# start of INPUT DATA
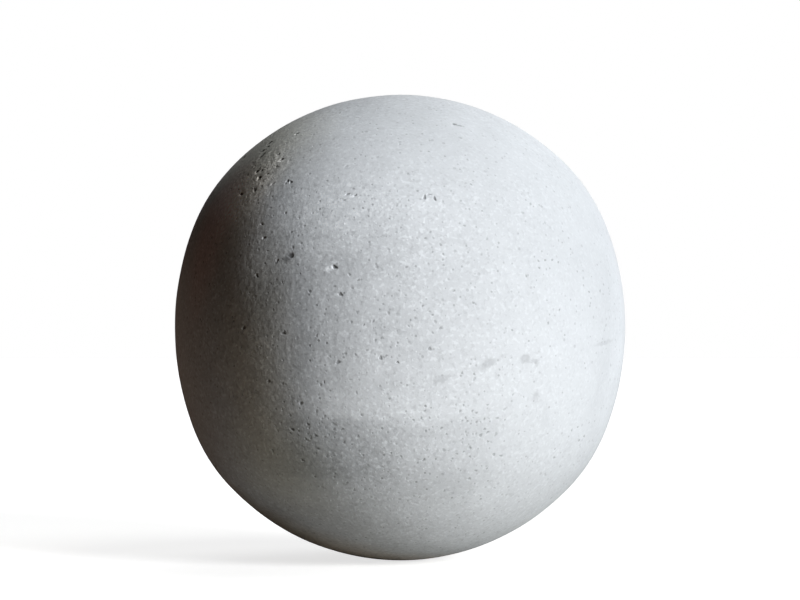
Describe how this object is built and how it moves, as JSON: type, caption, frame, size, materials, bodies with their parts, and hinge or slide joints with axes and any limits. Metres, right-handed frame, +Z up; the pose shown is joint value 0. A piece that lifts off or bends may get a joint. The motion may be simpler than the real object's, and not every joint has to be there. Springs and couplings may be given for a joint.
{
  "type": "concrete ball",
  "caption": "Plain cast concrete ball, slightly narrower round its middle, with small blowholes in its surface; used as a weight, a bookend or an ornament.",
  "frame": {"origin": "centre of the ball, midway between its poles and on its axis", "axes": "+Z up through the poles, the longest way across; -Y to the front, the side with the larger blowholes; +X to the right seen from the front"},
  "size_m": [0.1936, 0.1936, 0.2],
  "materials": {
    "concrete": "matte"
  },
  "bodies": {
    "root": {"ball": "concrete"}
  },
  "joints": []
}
# end of INPUT DATA
# start of INPUT DATA
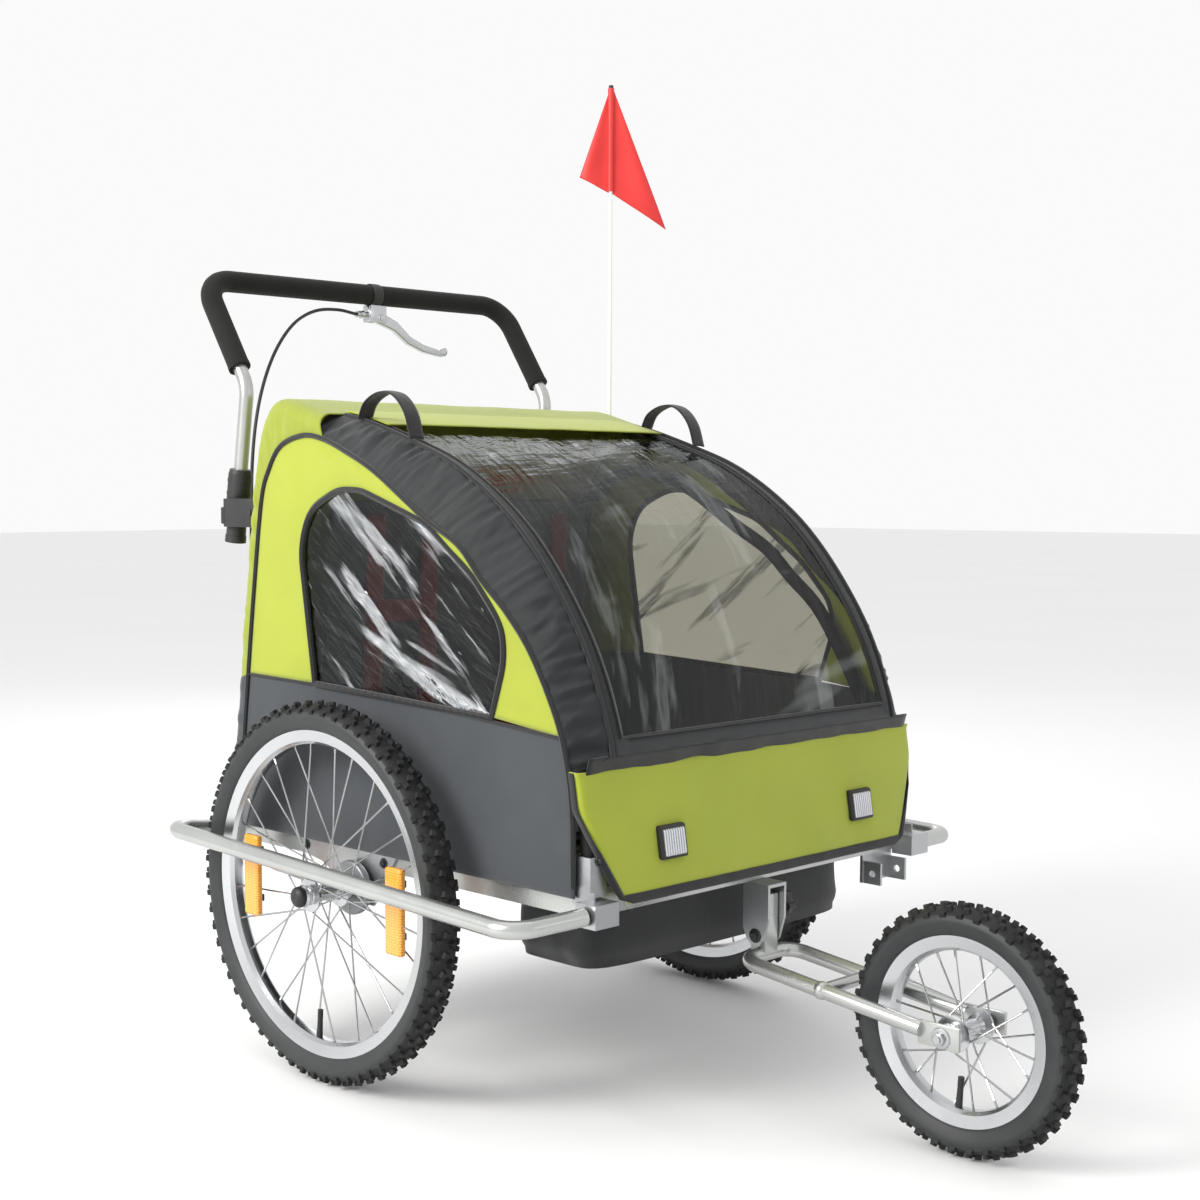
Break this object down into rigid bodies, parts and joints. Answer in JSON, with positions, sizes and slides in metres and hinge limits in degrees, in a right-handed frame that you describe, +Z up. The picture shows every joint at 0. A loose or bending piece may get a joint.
# end of INPUT DATA
EXERCISE GOAL: Go through the listing above and list every line that has the word "axes".

TASK ANSWER:
Describe how this object is built and how it moves, as JSON: type, caption, frame, size, materials, bodies with their parts, and hinge or slide joints with axes and any limits. Metres, right-handed frame, +Z up; the pose shown is joint value 0. A piece that lifts off or bends may get a joint. The motion may be simpler than the real object's, and not every joint has to be there. Springs and couplings may be given for a joint.
  "frame": {"origin": "centre of the ball, midway between its poles and on its axis", "axes": "+Z up through the poles, the longest way across; -Y to the front, the side with the larger blowholes; +X to the right seen from the front"},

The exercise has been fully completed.